__PROVIDED MATERIAL__.

------------------------------

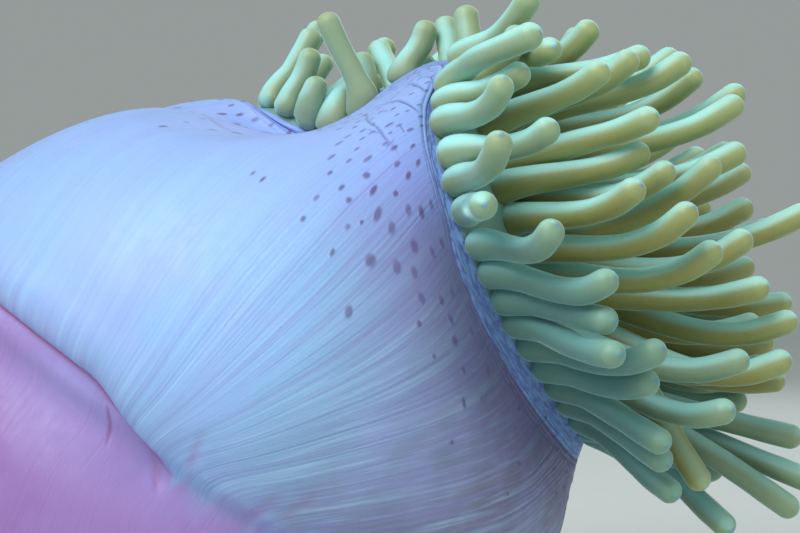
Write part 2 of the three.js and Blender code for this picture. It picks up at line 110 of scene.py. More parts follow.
RADIUS = 4.3                # half the thickness at mid length
CLEAR = 1.3                 # free space kept between two tentacles
ROOT = 3.0                  # depth of the first knot in the disc
SPACING = 9.2               # least distance between two roots
KNOTS = 7                   # points along a tentacle
AXIS = np.array([0.95, -0.08, 0.24])    # the way the crown points

# Rows from the margin inward: share of the disc radius, count, length.
ROWS = [
    (0.935, 33, 54), (0.82, 40, 66), (0.70, 34, 70),
    (0.58, 26, 72), (0.46, 18, 74), (0.34, 11, 74),
]
FREE_FROM = 0.313           # turn where the margin row has no posed tentacle any more
FREE_SPAN = 0.717           # turns from there to the first posed one
FREE_START = 0.9            # spacings before the first root of that row
FREE_MORE = 0.8             # how many more spacings than roots the span has
NEAR_TURN = 0.2             # turn of the middle of the posed side
HIGH_TURN = 0.42            # turn of the high corner of the margin
NOTCH_TURN = 0.5            # turn of the notch of the margin, where the tentacles are shortest
PLAY = 0.3                  # how unevenly the inner roots stand, as a share of their spacing

# How a posed tentacle leaves the disc, as shares of a unit direction.
LEAD_OUT = 0.75
LEAD_UP = 0.55
LEAD_AIM = 0.5
LIFT = 1.2                  # turn up of a posed tip whose lift is 1
ROOT_PULL = 0.33            # shares of the span over which root and tip keep their direction
TIP_PULL = 0.4

# How the other tentacles lie, as shares of a unit direction.
LEAN = 1.35                 # lean outward at the margin
LEAN_RISING = 0.5           # share of the lean's height kept where it rises
LEAN_FALLING = 0.9          # and where it falls
LEAN_FADE = 1.2             # how fast the lean fades inward
SHELTER = 0.6               # how much straighter the inner rows stand behind the posed ones
SHELTER_WIDTH = 0.13        # half width of that place in turns
NEAR_WIDTH = 0.115          # half width in turns of the place where row 1 is left free
STRAY = 0.4                 # unevenness of the directions
TURN_UP = 0.13              # least turn up of the tips
TURN_UP_PLAY = 0.5          # and its unevenness
TURN_ALONG = 0.4            # turn of the tips along the crown
TURN_LATE = 1.6             # how late along the tentacle it turns
LENGTH_LEAST = 0.88         # least length, as a share of its row's
LENGTH_PLAY = 0.24          # and its unevenness
NOTCH_WIDTH = 0.15          # half width of the notch in turns
NOTCH_SHRINK = 0.35         # how much shorter the tentacles are in the notch
SAG = 0.28
SWAY = 0.7

# How the tentacles are pushed apart.
ROUNDS = 140                # steps
REACH = 2 * RADIUS + CLEAR
LISTED = 8                  # steps between two listings of neighbours, and their extra reach
ROOT_EASE = [0, 0.25]       # how freely the first knots move, where the others have 1
HELD_EASE = 0.15            # how freely a posed tentacle moves, where the others have 1
PUSH = 0.9                  # share of an overlap undone in one step
STIFFNESS = 0.12            # share of a change of curve undone in one step
FIRM = 8                    # only a knot with less than one FIRMth of the freedom moves less
TINY = 1e-6                 # keeps a division away from zero

# The knuckles at the roots of the margin row.
KNUCKLE_FADE = (3.0, 23.0)  # where up the tentacle they start and end fading
KNUCKLE_SHIFT = 3.6         # how far they hang over the margin
KNUCKLE_ROUND = 5.0         # length of their rounded end
ROOM_OVERLAP = 1.04         # how far they run into each other
ROOM_MOST = 7.1             # most half width along the margin
UPPER_WAY = np.array([-0.36, -0.24, 0.90])   # the way the painted lit side of a tentacle faces
UPPER_FROM = 0.28           # how far a place faces that way where the painted lit side starts
KNUCKLE_LEAST = 0.01        # keeps the first ring of the rounded end open
RIM_STEP = 0.002            # turns over which the way along the margin is taken

# The thickness of a tentacle along its length, as shares of half its thickness at mid length.
LOW_WIDTH = 1.05            # near the root
TAPER = 0.13                # what it loses on its way
TAPER_SPAN = (0.05, 0.9)    # shares of the length between which it does
FLARE = 0.30                # what it has more right at the root
FLARE_FADE = 3.6            # and how far up this reaches
ROOT_SWELL = 0.24           # what the inner tentacles have more there
ROOT_FADE = 15.0            # and how far up this reaches
CLUB = 0.07                 # what it has more near the tip
CLUB_SPAN = (17, 7)         # distances from the tip between which this grows
LUMPS = 0.025               # its unevenness
LUMP_CELLS = 5              # how many lumps a tentacle has
LUMP_APART = 9              # how far apart the lumps of two tentacles are taken
TIP_ROUND = 0.98            # length of the rounded tip
TIP_PLAY = 0.10             # and its unevenness
TIP_INSIDE = 0.25           # how much of the tip lies within the length
TIP_PAST = 0.7              # how far the tip lies past the last knot
TIP_HOLE = 0.02             # width of the last ring
RING_EASE = 1.15            # how much closer the rings lie near the root
SEAM_WAY = np.array([0.31, 0.57, 0.76])     # sets where the net of a tentacle is joined
RUN_STEPS = 241             # points along a smooth curve
POSED_STEPS = 201           # points along a posed tentacle while it is evened out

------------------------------

__EXERCISE TASK__.
Only the lines from the beginning of the material above through the line with "AXIS = np.array([0.95, -0.08, 0.24])" are wanted; extract them exactly.

__COMPLETE RESPONSE__.
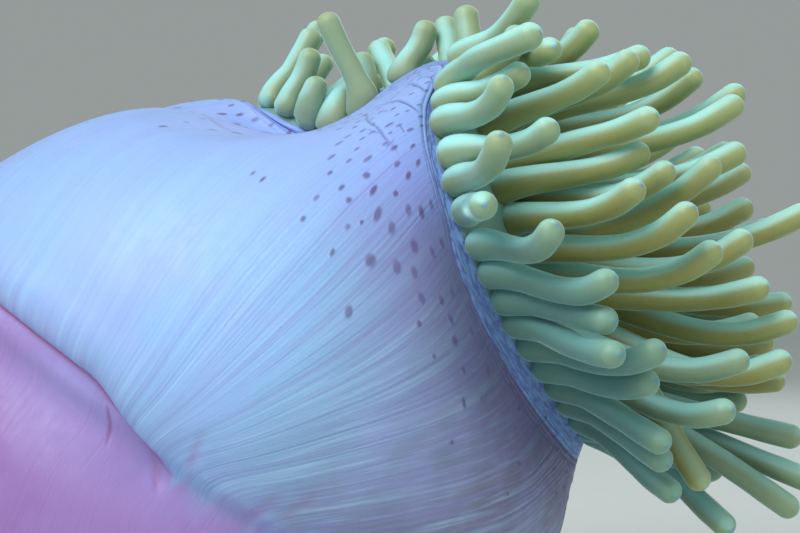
Write part 2 of the three.js and Blender code for this picture. It picks up at line 110 of scene.py. More parts follow.
RADIUS = 4.3                # half the thickness at mid length
CLEAR = 1.3                 # free space kept between two tentacles
ROOT = 3.0                  # depth of the first knot in the disc
SPACING = 9.2               # least distance between two roots
KNOTS = 7                   # points along a tentacle
AXIS = np.array([0.95, -0.08, 0.24])    # the way the crown points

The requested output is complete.